MK declares no conflict of interest.
MRvE declares no conflict of interest.
RR has had travel expenses reimbursed by BiogenIdec and Genzyme.
LB has received support for conference participation from Genzyme and Novartis and has received research grants from the Danish Multiple Sclerosis Society.
BB is a co-inventor on several NIH patents related to daclizumab and as such has received patent royalty payments from NIH.
FS has served on scientific advisory boards, been on the steering committees of clinical trials, served as a consultant, received support for congress participation, received speaker honoraria, or received research support for his laboratory from Biogen, EMD Serono, Genzyme, Lundbeck, Merck Serono, Novartis and Teva.
Abstract: P469
Type: Poster
Abstract Category: Pathology and pathogenesis of MS - Progressive MS
Background: The understanding of the pathogenesis of progressive multiple sclerosis (MS) is challenged by the lack of biomarkers reflecting the complex pathology. Cerebrospinal fluid (CSF) biomarker studies have demonstrated high sensitivity for intrathecal inflammation by soluble CD27 (sCD27, a marker of T cell inflammation) and markers of B cells (sCD21) and microglia/macrophage inflammation (sCD14 and sCD163). We investigated the effects of treatment with natalizumab (NTZ) and methylprednisolone (MP) on these soluble biomarkers and other candidate CSF biomarkers of inflammation in progressive MS.

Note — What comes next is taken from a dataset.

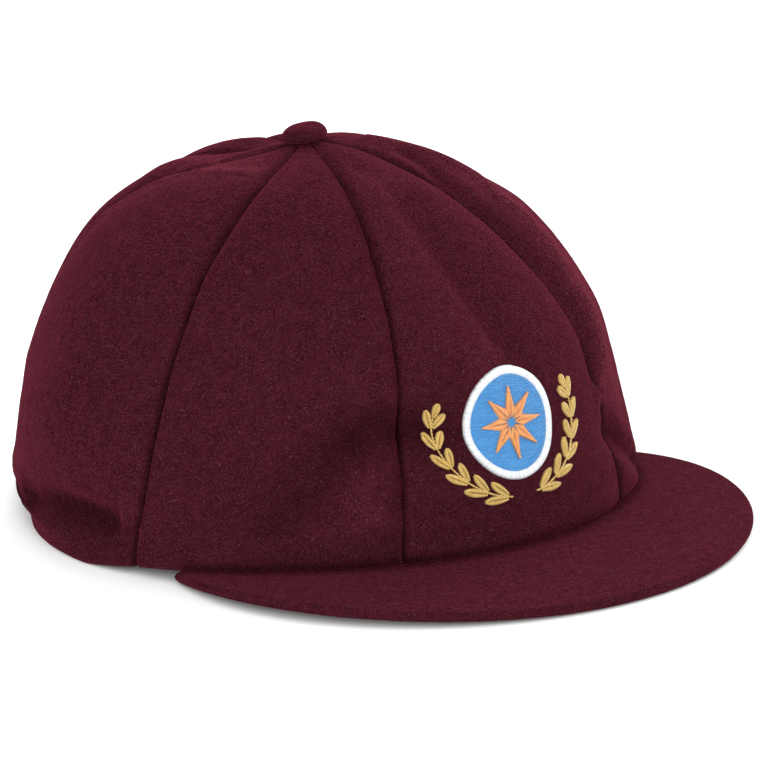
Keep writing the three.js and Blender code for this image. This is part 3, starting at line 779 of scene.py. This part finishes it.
def pad(outline, rings=6):
    """A flat backing under the threads, from its outline as places round its middle."""
    count = len(outline)
    reaches = (*np.linspace(0, 1, rings + 1)[1:], 1)
    places = np.concatenate([outline * reach for reach in reaches] + [np.zeros((2, 2))])
    lifts = np.repeat([PAD_THICKNESS, -PAD_SINK, PAD_THICKNESS, -PAD_SINK], [rings * count, count, 1, 1])
    points = badge_place(places[:, 0], places[:, 1], lifts)
    middle, under = len(points) - 2, len(points) - 1
    faces = []
    for k in range(count):
        n = (k + 1) % count
        faces.append([middle, k, n])
        for ring in range(rings):
            a, b = ring * count + k, ring * count + n
            faces.append([a, a + count, b + count, b])
        faces.append([rings * count + k, under, rings * count + n])
    return points, faces, np.full(len(points), 0.3), np.zeros(len(points))


def disc_outline(radius, corners=96):
    turn = -2 * math.pi * np.arange(corners) / corners
    return np.stack([radius * np.sin(turn), radius * np.cos(turn)], -1)


def field_parts():
    """Rows of fill stitches across the round field, laid like bricks."""
    starts, ends = [], []
    row_step, length = 0.4, 4.2
    for row, up in enumerate(np.arange(-FIELD_RADIUS + 0.3, FIELD_RADIUS - 0.2, row_step)):
        half = math.sqrt(max(FIELD_RADIUS**2 - up**2, 0))
        cuts = np.arange(-half - length, half + length, length) + (row * 0.37 % 1) * length
        cuts = np.concatenate([[-half], cuts[(cuts > -half + 0.8) & (cuts < half - 0.8)], [half]])
        for a, b in zip(cuts, cuts[1:]):
            starts.append((a, up))
            ends.append((b, up))
    return [pad(disc_outline(FIELD_RADIUS)), stitches(starts, ends, "field")]


def border_parts():
    """Satin stitches wound across the ring."""
    count = 236
    turn = 2 * math.pi * np.arange(count) / count
    inner, outer = FIELD_RADIUS - 0.1, FIELD_RADIUS + BORDER_WIDTH
    skew = 0.02
    starts = np.stack([inner * np.sin(turn), inner * np.cos(turn)], -1)
    ends = np.stack([outer * np.sin(turn + skew), outer * np.cos(turn + skew)], -1)
    return [stitches(starts, ends, "border")]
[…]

Methods: Baseline and week 60 follow-up CSF samples from progressive MS patients from two open-label trials of NTZ or MP treatment were included. CSF concentrations of soluble surface markers, a panel of chemokines and cytokines, and neurofilament light chain (NFL, a marker of axonal damage) and myelin basic protein (MBP, a marker of demyelination) were analysed by electrochemiluminescent assay and ELISA assays.
Results: NTZ treatment significantly reduced CSF concentrations of sCD21, sCD27, IL10, IL12p40, TNF-alpha and CXCL10, while IL5 and IL7 concentrations increased. MP treatment significantly reduced sCD21, sCD27 and IL12p40 and increased sCD163, IL5, IL7, IL15 and CCL2 concentrations. For both treatments, CSF sCD27 and sCD21 showed the most significant decreases and superior signal-to-noise ratios for change after treatment, but remained above reference levels for healthy donors. Correlation analysis of baseline concentrations (N=52) of CSF markers of inflammation and axonal damage (NFL) demonstrated significant positive correlations between NFL and sCD14, sCD21, sCD27, sCD163, CHI3L1, IL8, IL10, TNF-a, VEGF, CCL11, CCL22 and CXCL10, while MBP concentrations correlated with sCD14 and sCD163. Correlation analyses of CSF concentrations after 60 weeks of NTZ (N=17) or MP (N=23) treatment showed sCD27 to be the only marker of intrathecal inflammation consistently correlating with NFL.
Conclusions: Treatment of progressive MS with NTZ or MP results in significant decreases of CSF markers of intrathecal inflammation which correlate with axonal damage, but still substantial residual T- and B-cell inflammation remains after treatment. CSF biomarkers of T- and B-cell inflammation, sCD27 and sCD21, demonstrated consistent responsiveness and low signal-to-noise ratios during both treatments, supporting their potential use in future progressive MS clinical trials.
Disclosure:
JRC has received speaker honoraria from Novartis and TEVA, consultant honoraria from Biogen Idec and TEVA, and has had travel expenses reimbursed by Biogen Idec.
MK declares no conflict of interest.
MRvE declares no conflict of interest.
RR has had travel expenses reimbursed by BiogenIdec and Genzyme.
LB has received support for conference participation from Genzyme and Novartis and has received research grants from the Danish Multiple Sclerosis Society.
BB is a co-inventor on several NIH patents related to daclizumab and as such has received patent royalty payments from NIH.
FS has served on scientific advisory boards, been on the steering committees of clinical trials, served as a consultant, received support for congress participation, received speaker honoraria, or received research support for his laboratory from Biogen, EMD Serono, Genzyme, Lundbeck, Merck Serono, Novartis and Teva.